» STATED GOAL: Please give the data below again in full, exactly as it stands.

» DATASET SECTION:
>> Begin

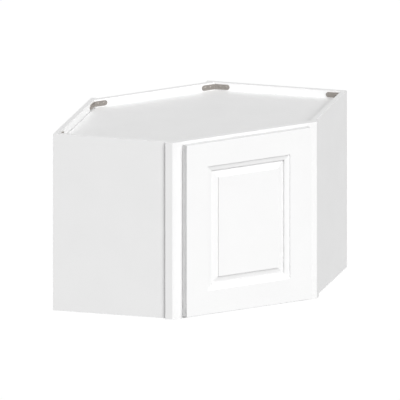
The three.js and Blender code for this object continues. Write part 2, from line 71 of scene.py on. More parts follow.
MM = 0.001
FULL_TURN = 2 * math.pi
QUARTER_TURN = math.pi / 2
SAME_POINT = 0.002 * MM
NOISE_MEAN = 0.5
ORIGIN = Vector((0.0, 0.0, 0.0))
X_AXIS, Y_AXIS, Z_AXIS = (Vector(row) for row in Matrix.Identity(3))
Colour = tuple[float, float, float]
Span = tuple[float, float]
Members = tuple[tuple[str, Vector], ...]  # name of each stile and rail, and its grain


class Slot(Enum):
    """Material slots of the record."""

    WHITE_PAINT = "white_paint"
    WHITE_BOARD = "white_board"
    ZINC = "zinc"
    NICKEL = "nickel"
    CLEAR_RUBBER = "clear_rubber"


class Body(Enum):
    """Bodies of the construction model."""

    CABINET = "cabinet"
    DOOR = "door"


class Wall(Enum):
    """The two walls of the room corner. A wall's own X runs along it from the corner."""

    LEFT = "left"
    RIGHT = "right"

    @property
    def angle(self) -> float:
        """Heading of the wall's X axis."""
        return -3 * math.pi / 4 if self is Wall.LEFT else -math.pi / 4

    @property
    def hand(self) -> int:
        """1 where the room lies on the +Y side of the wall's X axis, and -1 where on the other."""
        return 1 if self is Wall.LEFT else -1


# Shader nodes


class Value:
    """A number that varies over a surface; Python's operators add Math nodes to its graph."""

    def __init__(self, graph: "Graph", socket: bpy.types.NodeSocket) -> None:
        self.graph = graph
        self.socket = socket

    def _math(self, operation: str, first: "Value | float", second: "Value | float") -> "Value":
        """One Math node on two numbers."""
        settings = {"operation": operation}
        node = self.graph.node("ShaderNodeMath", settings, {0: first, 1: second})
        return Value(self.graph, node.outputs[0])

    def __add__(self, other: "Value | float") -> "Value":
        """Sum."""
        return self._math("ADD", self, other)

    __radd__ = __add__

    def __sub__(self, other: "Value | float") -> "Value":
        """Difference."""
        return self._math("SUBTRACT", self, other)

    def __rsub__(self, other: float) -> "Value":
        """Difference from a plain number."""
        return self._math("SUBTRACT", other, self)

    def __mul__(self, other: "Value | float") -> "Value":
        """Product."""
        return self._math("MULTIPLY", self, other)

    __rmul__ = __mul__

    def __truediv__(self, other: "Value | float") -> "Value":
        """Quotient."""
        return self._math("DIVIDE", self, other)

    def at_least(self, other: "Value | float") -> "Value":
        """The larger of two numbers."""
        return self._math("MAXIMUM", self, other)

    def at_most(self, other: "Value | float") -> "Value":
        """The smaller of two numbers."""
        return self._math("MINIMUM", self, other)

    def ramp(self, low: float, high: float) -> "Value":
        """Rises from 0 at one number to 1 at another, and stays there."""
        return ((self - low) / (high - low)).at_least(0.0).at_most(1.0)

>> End

» SOLVED PROBLEM:
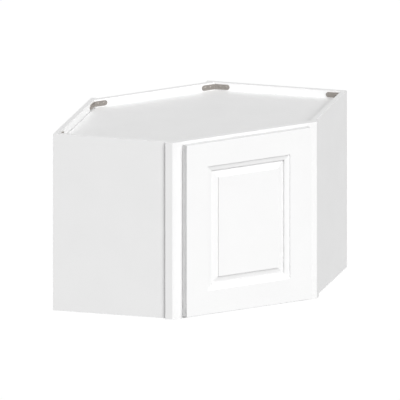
The three.js and Blender code for this object continues. Write part 2, from line 71 of scene.py on. More parts follow.
MM = 0.001
FULL_TURN = 2 * math.pi
QUARTER_TURN = math.pi / 2
SAME_POINT = 0.002 * MM
NOISE_MEAN = 0.5
ORIGIN = Vector((0.0, 0.0, 0.0))
X_AXIS, Y_AXIS, Z_AXIS = (Vector(row) for row in Matrix.Identity(3))
Colour = tuple[float, float, float]
Span = tuple[float, float]
Members = tuple[tuple[str, Vector], ...]  # name of each stile and rail, and its grain


class Slot(Enum):
    """Material slots of the record."""

    WHITE_PAINT = "white_paint"
    WHITE_BOARD = "white_board"
    ZINC = "zinc"
    NICKEL = "nickel"
    CLEAR_RUBBER = "clear_rubber"


class Body(Enum):
    """Bodies of the construction model."""

    CABINET = "cabinet"
    DOOR = "door"


class Wall(Enum):
    """The two walls of the room corner. A wall's own X runs along it from the corner."""

    LEFT = "left"
    RIGHT = "right"

    @property
    def angle(self) -> float:
        """Heading of the wall's X axis."""
        return -3 * math.pi / 4 if self is Wall.LEFT else -math.pi / 4

    @property
    def hand(self) -> int:
        """1 where the room lies on the +Y side of the wall's X axis, and -1 where on the other."""
        return 1 if self is Wall.LEFT else -1


# Shader nodes


class Value:
    """A number that varies over a surface; Python's operators add Math nodes to its graph."""

    def __init__(self, graph: "Graph", socket: bpy.types.NodeSocket) -> None:
        self.graph = graph
        self.socket = socket

    def _math(self, operation: str, first: "Value | float", second: "Value | float") -> "Value":
        """One Math node on two numbers."""
        settings = {"operation": operation}
        node = self.graph.node("ShaderNodeMath", settings, {0: first, 1: second})
        return Value(self.graph, node.outputs[0])

    def __add__(self, other: "Value | float") -> "Value":
        """Sum."""
        return self._math("ADD", self, other)

    __radd__ = __add__

    def __sub__(self, other: "Value | float") -> "Value":
        """Difference."""
        return self._math("SUBTRACT", self, other)

    def __rsub__(self, other: float) -> "Value":
        """Difference from a plain number."""
        return self._math("SUBTRACT", other, self)

    def __mul__(self, other: "Value | float") -> "Value":
        """Product."""
        return self._math("MULTIPLY", self, other)

    __rmul__ = __mul__

    def __truediv__(self, other: "Value | float") -> "Value":
        """Quotient."""
        return self._math("DIVIDE", self, other)

    def at_least(self, other: "Value | float") -> "Value":
        """The larger of two numbers."""
        return self._math("MAXIMUM", self, other)

    def at_most(self, other: "Value | float") -> "Value":
        """The smaller of two numbers."""
        return self._math("MINIMUM", self, other)

    def ramp(self, low: float, high: float) -> "Value":
        """Rises from 0 at one number to 1 at another, and stays there."""
        return ((self - low) / (high - low)).at_least(0.0).at_most(1.0)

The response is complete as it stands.